Mechanical Performance of CEB Masonry Reinforced with BFRP Net

Earth is a geo-based material widely used throughout history, with local soils shaping different building techniques, including masonry systems. In modern construction, earth-based solutions are gaining renewed interest due to their environmental sustainability and cost efficiency, presenting a viable alternative to conventional construction materials. Among these, Compressed Earth Block (CEB) represents a specific category of earth masonry units produced through compaction of an earth-water mix. Despite their advantages, earth-based construction faces challenges related to the low mechanical performance and inherent heterogeneity of soil mixes and construction practices.
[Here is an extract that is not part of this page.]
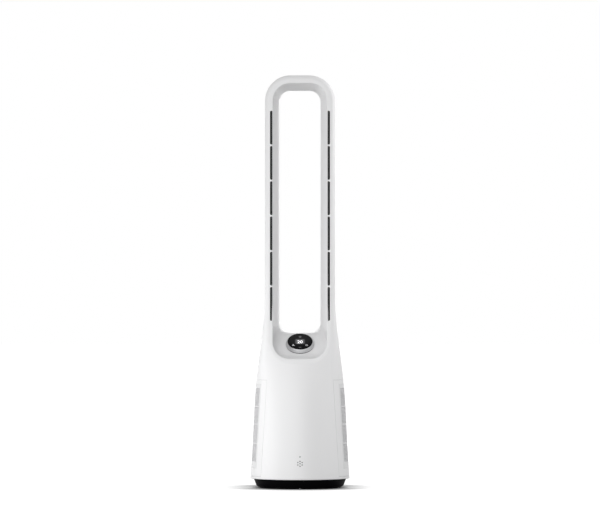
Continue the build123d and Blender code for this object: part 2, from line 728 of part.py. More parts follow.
def swivel_gear():
    gear = extrude(gear_face(SWIVEL_TEETH, GEAR_MODULE, 0.06), amount=GEAR_Z[1] - GEAR_Z[0])
    gear = Pos(0, 0, GEAR_Z[0]) * gear
    return gear - disc(25.3, 10, 40)


def drive_pinion():
    """Pinion below the turntable, with its shaft up into the swivel motor."""
    half_tooth = 180 / PINION_TEETH
    turn = -90 + half_tooth
    gear = Rot(0, 0, turn) * extrude(gear_face(PINION_TEETH, GEAR_MODULE, 0.06),
                                     amount=GEAR_Z[1] - GEAR_Z[0] - 0.4)
    shaft = Cylinder(2.5, 12.0, align=MIN)
    return Pos(0, GEAR_CENTRES, GEAR_Z[0] + 0.4) * (gear + shaft)


def swivel_motor():
    y = GEAR_CENTRES + SWIVEL_MOTOR_OFFSET
    z = TURNTABLE_Z[1]
    can = Pos(0, y, z) * Cylinder(SWIVEL_MOTOR_R, 19.0, align=MIN)
    can = fillet(can.edges().sort_by(Axis.Z)[-1], 2.0)
    for side in (-1, 1):
        ear = block(side * 29 - 6, side * 29 + 6, y - 4, y + 4, z, z + 1.5)
        can += ear - Pos(side * MOTOR_EAR_X, y, z) * Cylinder(SCREW_R + 0.1, 5)
    boss = Pos(0, y + SWIVEL_MOTOR_R, z + 9) * Box(16, 6, 12)
    return (can + boss) - Pos(0, GEAR_CENTRES, z) * Cylinder(2.55, 20)


# ================================================================ turntable
def turntable():
    table = disc(TURNTABLE_R, *TURNTABLE_Z)
    hub = disc(HUB_R[1], RETAINER_Z[1], TURNTABLE_Z[1])
    table += hub
    table -= disc(HUB_R[0], 0, 40)
    table += ring(TURNTABLE_R, TURNTABLE_R - 2.5, 24.5, TURNTABLE_Z[1])
    table -= Pos(0, GEAR_CENTRES, 30) * Cylinder(3.4, 10)
    for s in (-1, 1):
        table -= Pos(s * MOTOR_EAR_X, GEAR_CENTRES + SWIVEL_MOTOR_OFFSET, 30) * Cylinder(SCREW_R + 0.05, 10)
        for y in (-FRAME_SCREW_Y, FRAME_SCREW_Y):
            table -= Pos(s * FRAME_SCREW_X, y, 30) * Cylinder(SCREW_R + 0.05, 10)
    for x, y in shell_screw_places():
        table -= Pos(x, y, 30) * Cylinder(1.7, 12)
    for place in around(3, RETAINER_SCREW_R):
        table -= place * disc(SCREW_R + 0.05, RETAINER_Z[1] - 1, RETAINER_Z[1] + 9)
    return table


def pivot_retainer():
    plate = ring(RETAINER_R, HUB_R[0], *RETAINER_Z)
    for place in around(3, RETAINER_SCREW_R):
        plate -= place * disc(SCREW_R + 0.1, 5, 20)
    return plate


def tower_screws():
    """The tower's small screws, all of one size: shells, frames, swivel motor, bracket, retainer."""
    pieces = [screw(x, y, TURNTABLE_Z[0]) for x, y in shell_screw_places()]
    pieces += [place * screw(0, 0, RETAINER_Z[0]) for place in around(3, RETAINER_SCREW_R)]
    pieces += [place * screw(0, 0, BRACKET_Z[0]) for place in around(3, BRACKET_SCREW_R)]
    motor_y = GEAR_CENTRES + SWIVEL_MOTOR_OFFSET
    for side in (-1, 1):
        pieces.append(screw(side * MOTOR_EAR_X, motor_y, TURNTABLE_Z[1] + 1.5, up=False))
        for y in (-FRAME_SCREW_Y, FRAME_SCREW_Y):
            pieces.append(screw(side * FRAME_SCREW_X, y, TURNTABLE_Z[1] + 3.0, up=False))
    return group(pieces)


# ================================================================ fan
def fan_deck():
    deck = section_plate(*FAN_DECK_Z, WALL + 0.6)
    deck -= disc(HOUSING_R[0], 240, 260)
    deck -= Pos(*WIRE_HOLE, 248) * Cylinder(WIRE_HOLE_R, 10)
    for place in around(DAMPER_COUNT, DAMPER_CIRCLE_R, FIRST_DAMPER):
        deck -= place * Pos(0, 0, 248) * Cylinder(2.2, 10)
    return deck


def deck_gasket():
    outer = section_plate(FAN_DECK_Z[1], FAN_DECK_Z[1] + 2.0, WALL + 0.8)
    inner = section_plate(FAN_DECK_Z[1] - 1, FAN_DECK_Z[1] + 3.0, WALL + 7.0)
    return outer - inner


def fan_housing():
    housing = ring(HOUSING_R[1], HOUSING_R[0], *HOUSING_Z)
    flange = ring(60.0, HOUSING_R[0], HOUSING_Z[1] - 2.5, HOUSING_Z[1])
    flange -= block(48, 70, -70, 70, 200, 260)
    flange -= block(-70, -48, -70, 70, 200, 260)
    for place in around(DAMPER_COUNT, DAMPER_CIRCLE_R, FIRST_DAMPER):
        flange -= place * Pos(0, 0, 240) * Cylinder(2.2, 20)
    for side in (-1, 1):
        flange -= Pos(side * WIRE_HOLE[0], WIRE_HOLE[1], 240) * Cylinder(WIRE_HOLE_R, 20)
    return housing + flange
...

Additionally, masonry itself exhibits structural limitations, particularly low tensile resistance, which are magnified when earth-based solutions are adopted. Addressing these concerns, this study investigates a stabilized compressed earth block (SCEB) masonry system combined with an earth-based mortar. To enhance the structural integrity of the system, a Basalt Fiber Reinforced Polymer (BFRP) net is embedded within the mortar bed joints, acting as horizontal reinforcement by improving the lateral deformation capacity. An experimental campaign was carried out to assess the mechanical behavior of both unreinforced and reinforced masonry systems. Experimental campaign on masonry panels was performed to evaluate their mechanical response when subjected to vertical loads, and the effectiveness of the reinforcement. To further analyze the structural behavior of the system, a numerical model, calibrated on experimental data, was developed. The findings provide insights into the structural enhancement achieved through BFRP reinforcement, contributing to the broader adoption of improved earth-based construction techniques.